Cela urge maintenant. Il faut changer la donne peut-être en profitant de la réforme sur le système partisan annoncée par le Président Patrice. Autrement, le Bénin restera seulement et pour toujours encore le pays qui a réussi le passage de la dictature militaro-marxiste à la démocratie sans effusion de sang, mais pas un pays véritablement démocratique où la vie politique est animée par les Partis politiques.

La conséquence de l’inconséquence des partis politiques est là. Depuis 1990, aucun d’entre eux n’a réussi à hisser au pouvoir un de leurs membres ou responsables. Soglo n’avait pas de parti politique quand il a été porté au pouvoir en 1991. Kérékou II non plus.

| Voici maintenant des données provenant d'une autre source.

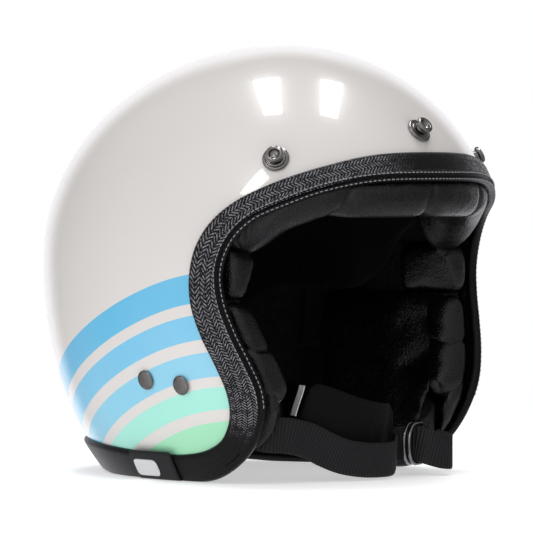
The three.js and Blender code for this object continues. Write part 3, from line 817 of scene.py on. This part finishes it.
def baked(obj):
    graph = bpy.context.evaluated_depsgraph_get()
    data = bpy.data.meshes.new_from_object(obj.evaluated_get(graph))
    old = obj.data
    obj.modifiers.clear()
    obj.data = data
    bpy.data.meshes.remove(old)


def creased(obj, seams, depth):
    """Sinks a sharp crease where seams(points in mm), the distance to the nearest seam, is small."""
    co, out = read(obj.data.vertices, "co"), read(obj.data.vertices, "normal")
    mark = np.exp(-(seams(to_local(co)) / CREASE_WIDTH) ** 2)
    obj.data.vertices.foreach_set("co", (co - out * (mark * depth * MM)[:, None]).ravel())
    # the leather's look reads this mark and darkens the crease with painted shade
    mark_points(obj.data, "crease", mark)


def blown_up(obj, pressure, cap):
    """Runs the cloth under pressure, and limits how far each point has moved to cap."""
    co = read(obj.data.vertices, "co")
    cloth = obj.modifiers.new("cloth", "CLOTH")
    for key, value in CLOTH.items():
        setattr(cloth.settings, key, value)
    cloth.settings.uniform_pressure_force = pressure
    cloth.settings.effector_weights.gravity = 0
    cloth.collision_settings.use_collision = False
    cloth.point_cache.frame_start, cloth.point_cache.frame_end = 1, PUFF_FRAMES
    scene = bpy.context.scene
    for f in range(1, PUFF_FRAMES + 1):
        scene.frame_set(f)
    baked(obj)
    scene.frame_set(1)
    moved = read(obj.data.vertices, "co") - co
    far = np.linalg.norm(moved, axis=1)
    moved *= np.minimum(1, cap * MM / np.maximum(far, 1e-9))[:, None]
    obj.data.vertices.foreach_set("co", (co + moved).ravel())


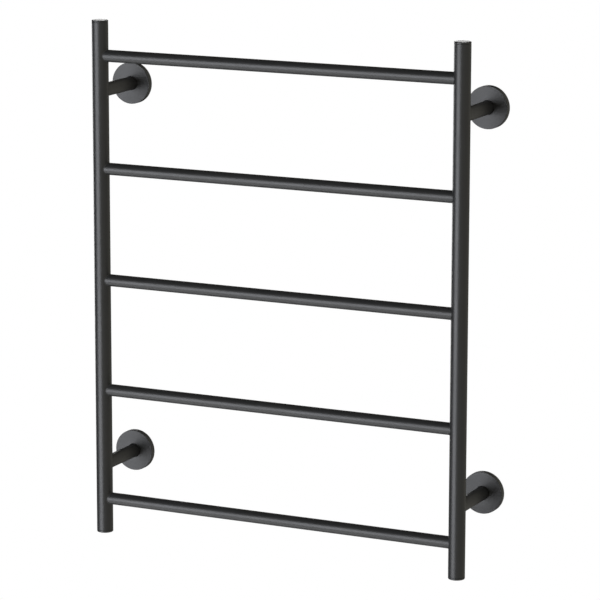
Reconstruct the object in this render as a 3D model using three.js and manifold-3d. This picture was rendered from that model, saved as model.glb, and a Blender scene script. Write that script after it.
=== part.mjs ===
// Wall-mounted ladder towel warmer: two uprights, five rungs, four hollow posts that carry it off the
// wall, a cover plate round each post, and a heating cable that snakes through the tubes.
//
// Frame, in millimetres: +Z is up, the wall is the plane y = 0 and the room is on the -Y side.
// The origin is on the wall, midway between the four fixings.

import * as THREE from "three";
import { mergeVertices } from "three/addons/utils/BufferGeometryUtils.js";
import Module from "manifold-3d";

// ---- Driving dimensions ----
const HEIGHT = 740; // overall, cap to cap
const UPRIGHT_SPACING = 550; // between the uprights' axes
const STANDOFF = 97; // wall to the uprights' axes
const RUNG_COUNT = 5;
const RUNG_PITCH = 160;
const FIXING_HEIGHT = 540; // between the upper and the lower fixings

// Radii are over the coating.
const UPRIGHT = { radius: 11.65, wall: 1.5 };
const RUNG = { radius: 8.6, wall: 1.2 };
const POST = { radius: 9.6, wall: 2 };
const TUBE_SIDES = 24;
const TUBE_REACH = 4.5; // a rung or post stops this far short of the upright's axis, inside it

const FIT = 0.3; // clearance between pieces that touch or slide on each other
const OVERRUN = 1; // how far a cutting tool passes beyond a face
const CAP = { thickness: 3, edge: 1.2, plugLength: 12, plugWall: 1.4 };

const BRACKET = { radius: 22, thickness: 3, spigotLength: 22, bore: 2.8, chamfer: 0.6 };
const GLAND_SEAT = { radius: 4.6, depth: 2.5 };
const WALL_HOLES = { count: 3, circleRadius: 15.5, radius: 2.3, headRadius: 4.3, headDepth: 2 };
const SET_SCREW = { radius: 2, length: 4, standoff: 16, recess: 0.2, socketRadius: 1.15, socketDepth: 2 };

const COVER = { radius: 29.75, depth: 9, wall: 1.5, chamfer: 0.5 };
const COLLAR = { wall: 3.3, rear: 3.8 }; // rear: the collar's rear face, measured from the wall
const GROOVE = { depth: 1.7, from: 4.7, to: 6.9 }; // in the collar's bore
const O_RING = { section: 0.8, sectionSides: 6 };

const CABLE = { radius: 1.6, sides: 8, bend: 9, bendSteps: 4, overlap: 0.5 };
const CUT_OUT = { radius: 3, length: 14, edge: 1, drop: 25 }; // drop: how far below the post's axis it lies
const END_SEAL = { radius: 2.8, length: 16, edge: 1 };
const CABLE_END = 236; // how far left of centre the heating cable stops in the top rung
const GLAND = { flangeLength: 2, sleeveRadius: 2.5, sleeveLength: 8, bore: 1.9 };

// ---- Derived places ----
const SIDES = [["left", -1], ["right", 1]];
const ENDS = [["top", 1], ["bottom", -1]];
const UPRIGHT_X = UPRIGHT_SPACING / 2;
const FIXING_Z = FIXING_HEIGHT / 2;
const rungHeight = (index) => ((RUNG_COUNT - 1) / 2 - index) * RUNG_PITCH;

// ---- Materials ----
const blackCoat = new THREE.MeshStandardMaterial({ color: 0x303032, roughness: 0.5, metalness: 0.1 });
const blackZinc = new THREE.MeshStandardMaterial({ color: 0x78797c, roughness: 0.4, metalness: 1 });
const screwSteel = new THREE.MeshStandardMaterial({ color: 0x55565a, roughness: 0.35, metalness: 1 });
const rubber = new THREE.MeshStandardMaterial({ color: 0x161616, roughness: 0.85, metalness: 0 });
const silicone = new THREE.MeshStandardMaterial({ color: 0x8a3b2a, roughness: 0.6, metalness: 0 });
const nylon = new THREE.MeshStandardMaterial({ color: 0xd8d4c8, roughness: 0.55, metalness: 0 });

const wasm = await Module();
wasm.setup();

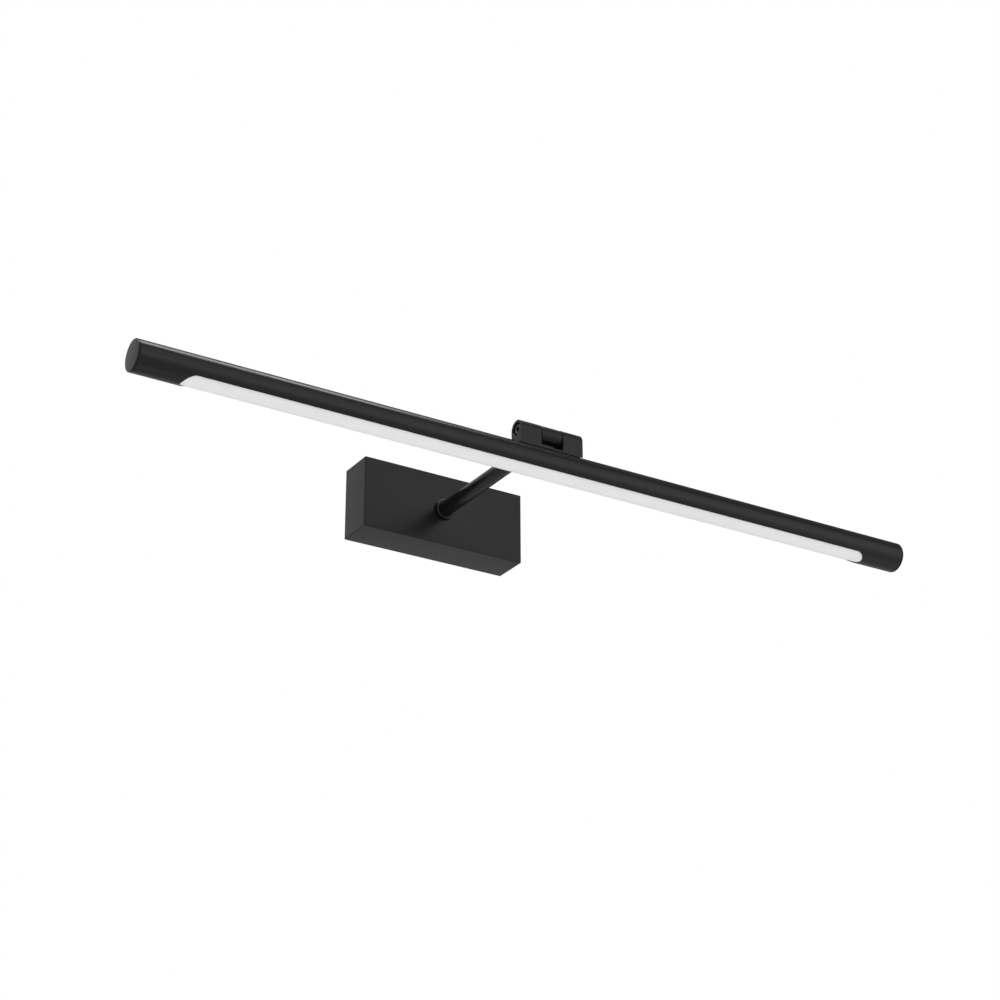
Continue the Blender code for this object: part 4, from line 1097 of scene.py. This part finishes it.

C’est en étant au pouvoir que Boni Yayi qu’il  a été créé pour Boni Yayi les Forces cauris pour un Bénin émergent (Fcbe). Patrice Talon devenu Président du Bénin à l’issue des élections présidentielles de 2016 n’a pas non plus de parti politique.  Si les responsables des partis politiques qui existent ne prennent pas conscience, ce  parachutage continu des gens qui n’ont rien à foutre avec la politique à la tête de l’Etat ne s’arrêtera pas. Sous d’autres cieux, on connaît ceux qui peuvent occuper tel ou tel poste politique du niveau local au niveau national. Mais ici au Bénin, c’est le contraire. Et ne pourra qu’assister à la destitution des maires comme c’est le cas en ce moment avec pour corollaire l’échec du développement à la base. Changeons la donne encore qu’il est temps.